By: Peter McGuinness (peter.mcguinness.delete@this.gobrach.com), August 2, 2016 9:41 pm
Room: Moderated Discussions
....
>The demo doesn't show that
> they are in on-chip buffers, it just shows the sequence that pixel shaders are invoked in - but
> it shows a sequence that is primarily grouped by location rather than by triangle index, which only
> makes sense if it was designed to benefit from some kind of large tile cache.
Not only, it also makes sense to group shader tasks into spatially local regions within a triangle before scheduling them into a wavefront. This dramatically improves SIMD occupancy even for a scalar machine and hence improves rendering efficiency - all GPUs do this. It only looks like regular tiling because all the triangles are huge and are all directly on top of each other; scatter randomly sized triangles around the screen in random locations and you will soon see the apparent order break down. In fact, you only need to shift each triangle by one pixel to see this start to happen. The point is that the 'tiling' is relative to the triangles, not to the screen and the term 'tile based' is universally accepted to refer to a tiled screen.

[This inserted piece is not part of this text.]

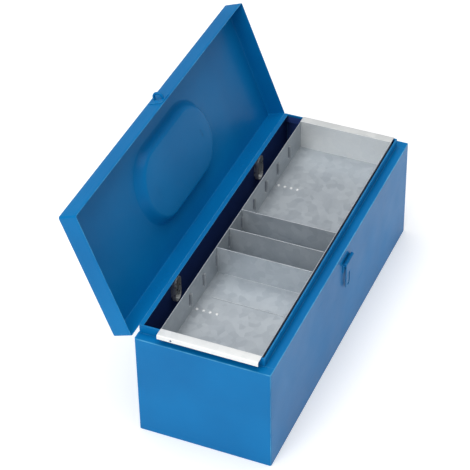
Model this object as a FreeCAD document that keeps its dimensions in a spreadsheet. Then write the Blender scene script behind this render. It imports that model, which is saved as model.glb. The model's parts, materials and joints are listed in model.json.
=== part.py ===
"""Steel toolbox with a hinged lid, a lift-out divided tray, a padlock hasp and a folding carry handle.

Frame: +X along the box, the hasp wall faces -Y, +Z up, origin in the middle of the bottom face.
The rest pose has the lid open against its stop, the tray hung in the box and the hasp hanging down.
"""
import FreeCAD, Part
import math
import os
import Sketcher

DRIVING_SIZES = {
    # box
    "body_length": 560.0,
    "body_width": 200.0,
    "shoulder_height": 170.0,
    "body_sheet": 1.0,
    "shoulder_depth": 14.0,
    "rim_height": 14.0,
    "hem_drop": 9.0,
    "rear_joggle": 2.0,
    "joggle_drop": 0.8,
    "joggle_rise": 1.2,
    "rear_return": 5.0,
    "corner_radius": 2.5,
    # lid
    "lid_height": 30.0,
    "lid_sheet": 1.0,
    "lid_gap": 0.4,
    "lid_open_angle": 110.7,
    "recess_length": 228.0,
    "recess_width": 128.0,
    "recess_depth": 13.0,
    "recess_slope": 20.0,
    # lid hinges
    "hinge_spacing": 304.0,
    "hinge_offset": 2.4,
    "hinge_rise": 0.3,
    "hinge_pin_radius": 1.1,
    "hinge_pin_head": 1.2,
    "knuckle_radius": 2.1,
    "hinge_leaf_length": 54.0,
    "hinge_leaf_height": 20.0,
    "hinge_strap_width": 20.0,
    "hinge_strap_height": 42.0,
    "hinge_strap_rim_gap": 4.0,
    "hinge_strap_rim": 4.0,
    "leaf_sheet": 1.2,
    "running_clearance": 0.06,
    "side_clearance": 0.3,
    # rivets
    "rivet_radius": 2.0,
    "rivet_head_radius": 3.6,
    "rivet_head_height": 1.5,
    "low_head_height": 0.6,
    # padlock hasp and staple
    "hasp_offset": 8.0,
    "hasp_drop": 20.0,
    "hasp_standoff": 4.0,
    "hasp_width": 20.0,
    "hasp_reach": 50.0,
    "hasp_sheet": 1.5,
    "hasp_slot_width": 8.0,
    "hasp_slot_length": 22.0,
    "hasp_base_width": 30.0,
    "hasp_base_height": 15.0,
    "staple_wire_radius": 2.0,
    "staple_span": 14.0,
    "staple_reach": 11.0,
    "staple_plate_width": 25.0,
    "staple_plate_height": 22.0,
    # carry handle
    "handle_span": 120.0,
    "handle_reach": 36.0,
    "handle_wire_radius": 4.0,
    "handle_bend_radius": 9.0,
    "handle_height": 6.0,
    "handle_ear_sheet": 2.0,
    "handle_foot_length": 18.0,
    "handle_foot_width": 16.0,
    # tray
    "tray_end_slack": 12.0,
    "tray_rear_gap": 25.0,
    "tray_depth": 48.0,
    "tray_sheet": 0.8,
    "tray_front_gap": 3.0,
    "tray_shift": -5.0,
    "tray_seat_gap": 0.2,
    "tray_rim_width": 13.8,
    "tray_rim_drop": 7.0,
    "tray_rim_hole_radius": 1.5,
    "slot_count": 9,
    "slot_pitch": 46.5,
    "first_slot": 95.3,
    "slot_height": 21.0,
    "slot_rise": 13.0,
    "slot_width": 2.5,
    "lug_depth": 3.0,
    "pip_radius": 2.2,
    "pip_height": 0.9,
    "pip_pitch": 10.2,
    "pip_from_end": 104.5,
    "pip_inset": 5.0,
    # dividers
    "divider_sheet": 0.8,
    "divider_clearance": 0.2,
    "divider_foot_long": 54.0,
    "divider_foot_short": 40.0,
    "divider_foot_inset": 12.0,
}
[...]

> In all cases, the deferring is done to support reordering of triangles to be more cache-friendly, which implies
> grouping them into tiles.
In the context of GPU hardware, deferring never refers to reordering triangles; it always refers to deferring pixel shading until visibility determination is complete (software deferred rendering is a whole different thing). In any case, OpenGL and DX rules forbid the re-ordering of triangles and it is up to the application to group geometry to be cache friendly. Tilers do collect all draw calls and store intermediate screen-space display lists for later rasterisation which is a sort of reordering but is more properly referred to as a screen-space sort. However the nvidia machine doesn't do any of that. All it needs to do is to locally store the projected triangle, fetch its state into cache and locally generate pixel shading tasks directly out of the back end of its texturing engine. Especially for a draw load as massively imbalanced as this one, a single triangle can generate a huge number of shading tasks from a tiny amount of state. There is essentially no stress on the cache in this test.
>
> Maybe call it a "rasterizer triangle reorderer and tile cache"
> plus some adjectives like "large" or "new" or "improved".
As I said, reordering is not allowed and there is no tile cache. We should just call it what it is: an immediate mode renderer.